A large part of this is due to just utterly disturbing and gross-out material. The idea of conjuring up spells that require people to spit up blood, piercing eyeballs with needles and finding mummified corpses sealed gigantic urns gives this a start to the sort of madness presented here. Not even scenes featuring him vomiting up live eels are enough to settle on one of the most disgusting sequences ever featured. This is the celebrated reincarnation sequence wherein the dead wizard is brought back to life by his servants. After capturing and killing a crocodile, the creature is gutted and it’s inner organs removed so the mummified body can be placed inside and sewn up. When the maggot-riddled corpse is removed and washed out, the disciples eat a mixture of raw chicken parts, grub and banana peels and regurgitating it to pass onto the next person who mixes their food with the regurgitated slop before finally feeding the body. It’s only at this point that the body is revived as a fully nude woman.

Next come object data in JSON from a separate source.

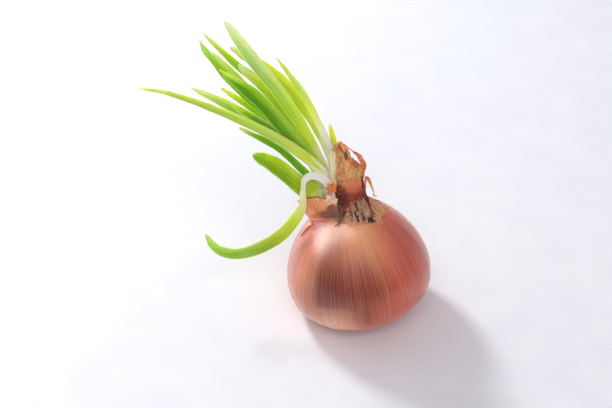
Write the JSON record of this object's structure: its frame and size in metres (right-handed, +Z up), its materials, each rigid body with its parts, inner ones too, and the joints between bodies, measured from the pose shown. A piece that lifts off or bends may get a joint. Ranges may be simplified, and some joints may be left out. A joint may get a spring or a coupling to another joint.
{
  "type": "sprouted onion",
  "caption": "Squat round bulb with a dry torn neck that a fan of long green leaves grows out of, resting on a small flat spot.",
  "frame": {"origin": "middle of the small flat spot that the onion rests on", "axes": "+Z up, +Y back, +X right; the leaves lean to the left, towards -X"},
  "size_m": [0.1425, 0.0908, 0.1549],
  "materials": {
    "bulb_skin": "glossy",
    "root": "matte",
    "dry_orange": "matte",
    "dry_tan": "matte",
    "dark_skin": "satin",
    "dry_cream": "matte",
    "shoot_white": "satin",
    "leaf_pale": "satin",
    "leaf_green": "satin",
    "leaf_deep": "satin",
    "leaf_lime": "satin"
  },
  "bodies": {
    "root": {"bulb": "bulb_skin", "root_plate": "root", "neck_stalk": "dry_orange", "neck_collar": "dry_tan", "neck_band": "dark_skin", "neck_strand": "dark_skin", "stalk_strip": "dry_orange", "loose_curl": "dry_tan", "dry_sheath": "dry_cream", "skin_cup": "dry_orange", "skin_tongue": "bulb_skin", "orange_scrap": "dry_orange", "pale_scrap": "dry_cream", "shoot_front": "shoot_white", "shoot_middle": "shoot_white", "shoot_back": "shoot_white", "leaf_drooping": "leaf_pale", "leaf_long_slim": "leaf_green", "leaf_low_broad": "leaf_green", "leaf_front_green": "leaf_green", "leaf_inner_slim": "leaf_pale", "leaf_tallest": "leaf_pale", "leaf_mid_small": "leaf_deep", "leaf_mid_dark": "leaf_deep", "leaf_bud": "leaf_lime", "leaf_hooked": "leaf_deep", "leaf_mid_pale": "leaf_pale", "leaf_back_lime": "leaf_lime", "leaf_back_low": "leaf_pale", "leaf_back_short": "leaf_lime", "leaf_back_pale": "leaf_pale", "leaf_back_far": "leaf_green"}
  },
  "joints": []
}
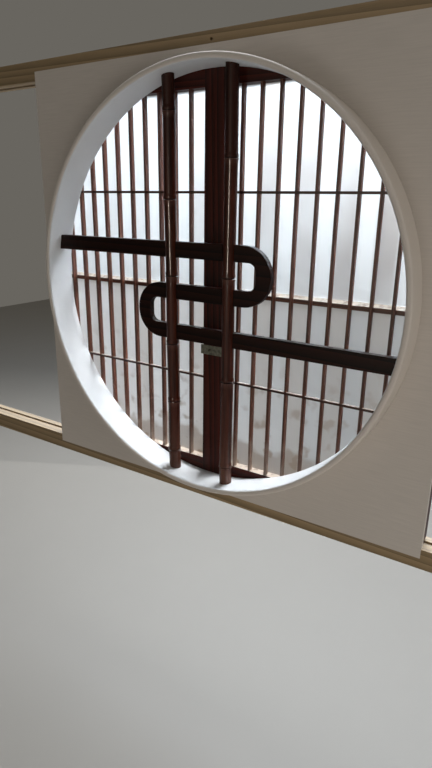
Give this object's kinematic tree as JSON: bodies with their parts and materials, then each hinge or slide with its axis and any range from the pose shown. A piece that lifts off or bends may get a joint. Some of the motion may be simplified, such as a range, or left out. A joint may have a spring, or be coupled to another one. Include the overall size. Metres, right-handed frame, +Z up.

Beyond the gross-outs, the film works in other areas. The martial arts fighting, as is to be expected from a Shaw Brothers film, is quite enjoyable. Getting Bolo Yueng and Wang Lun Wai together in a fight at the very beginning gives an idea of the brutality to be expected throughout here with it’s hard-hitting action. The return battle between Bolo and Phillip Ko is also rather brutal and hard-hitting as it’s mixed alongside the reanimation sequence which may or may not effect the outcome of their brawl. Likewise, there’s also an exceptional attention to detail about the different forms of sorcery here. There’s obviously great care to accomplish the transformation or spell-casting scenes with accuracy and detail, allowing for shining examples of both good and black magic. Examining the tribulations Hung goes through in order to be accepted into the monastery is a fine example, while the wizards’ manipulation of various liquids and animal parts for his calculating spells gives this a great contrast.
Even better are the massively entertaining and enjoyable battles the two endure throughout the movie. From animating bats and crocodile heads to battle each other and relying on conjuring protective fields of self-defence, the battle gets off to a stellar start. That soon degenerates into a duel with a floating head and using the dangling veins beneath it to launch another offensive attack. The final battle that takes place inside the temple is where this one really picks up by offering a slew of impressive scenes. Utilizing the guardian statues to attack him before the demon wizard arrives and starts attacking which results in the resurrection of the monks’ spirit from the main statue, this whole sequence is a well-spring of creative and visual imagination that offers a rousing fantasy-driven conclusion. There’s plenty of stellar special effects throughout the sequence, and the range of styles makes for an exceptionally fun viewing.
The Boxer’s Omen has a ton of elements to like about it and remains one of the finest in the genre for a reason. About the only flaw here is the subject matter which won’t attract too many to it, making this one recommended viewing to any fan of Hong Kong black magic or Asian exploitation cinema, while those not attracted to it will definitely want to try a different entry to get acclimated to the subject matter first.